各金融機関とも応急的な資金繰り支援の増加額は鈍化

 信金中央金庫が、2020年8月31日に日本銀行が公表した「預金・現金・貸出金」調査にも基づき、銀行各業態の企業向け貸出動向を確認したところによると、7月末の運転資金の前年同月比伸び率は、都市銀行13.7%増、地方銀行8.9%増、第二地銀14.2%増だった。信用金庫は同19.7%増と相対的に高い伸び率となった。新型コロナウイルス感染拡大に伴う資金繰り支援から各業態とも4月以降、高い伸び率を続けている。

 一方で、この間の企業向け運転資金の月中増減額の推移を日本銀行の「預金・現金・貸出金」等でみると、都市銀行は4月、地方銀行は5月が大きかった。信用金庫、第二地銀は6月が最も大きく、7月は依然として大きく増加しているものの6月に比べると鈍化している。
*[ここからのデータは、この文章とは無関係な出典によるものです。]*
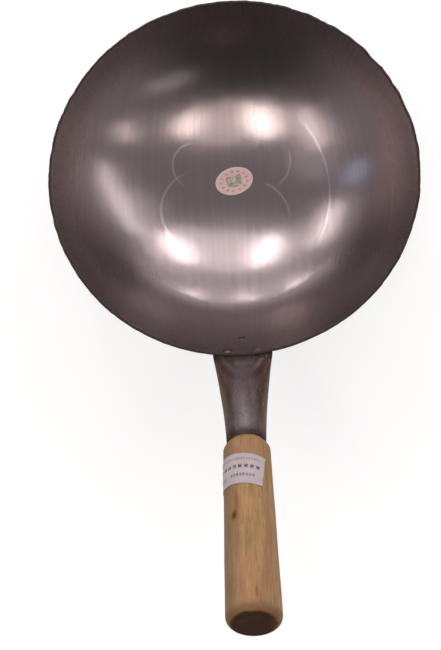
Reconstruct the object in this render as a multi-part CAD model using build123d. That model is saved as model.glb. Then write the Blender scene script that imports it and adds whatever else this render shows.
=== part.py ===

各業態とも4、5月の緊急事態宣言下の売上急減等に伴う応急的な資金繰り支援についてはピークを越えたとみられる。

 中小企業向けの資金繰り支援の増加には、5月から信用保証制度の利用等を条件に民間金融機関でも活用できるようになった実質無利子・無担保の制度融資が大きく寄与している。全国信用保証協会連合会が8月27日に公表した「信用保証実績の推移」によると、保証承諾の件数・金額とも6月が31.9万件、5.8兆円とピークで、7月は26.4万件、4.9兆円と高水準ながらも6月より減少している。

 貸出のボリュームが急増する一方、約定金利の水準をみると、各業態とも低下傾向が続いている。日本銀行が8月31 日に公表した7月の貸出約定平均金利(ストック・総合)は、信用金庫で1.449%と最低水準を更新。この要因としては、フローベースでの金利水準の低さがある。実質無利子・無担保の制度融資の金利を反映する最近のフローベースでの貸出約定平均金利(新規・長期)をみると、信用金庫は5月以降に金利水準が落ち込んでいる。

 資金繰り支援のための制度融資が貸出金利に与える影響は、日本銀行政策委員会審議委員の最近の発言でも言及され、「無利子・無担保の貸出は、今後実行される一般の貸出に対してスプレッドの下押し圧力となる可能性がある」というもの。応急的な資金繰り融資の一巡後は、既往債務の条件変更や新規融資、プロパー融資や保証協会保証付融資を適切に組み合わせるなど、中小企業のニーズにかなった支援がより重要となるとみている。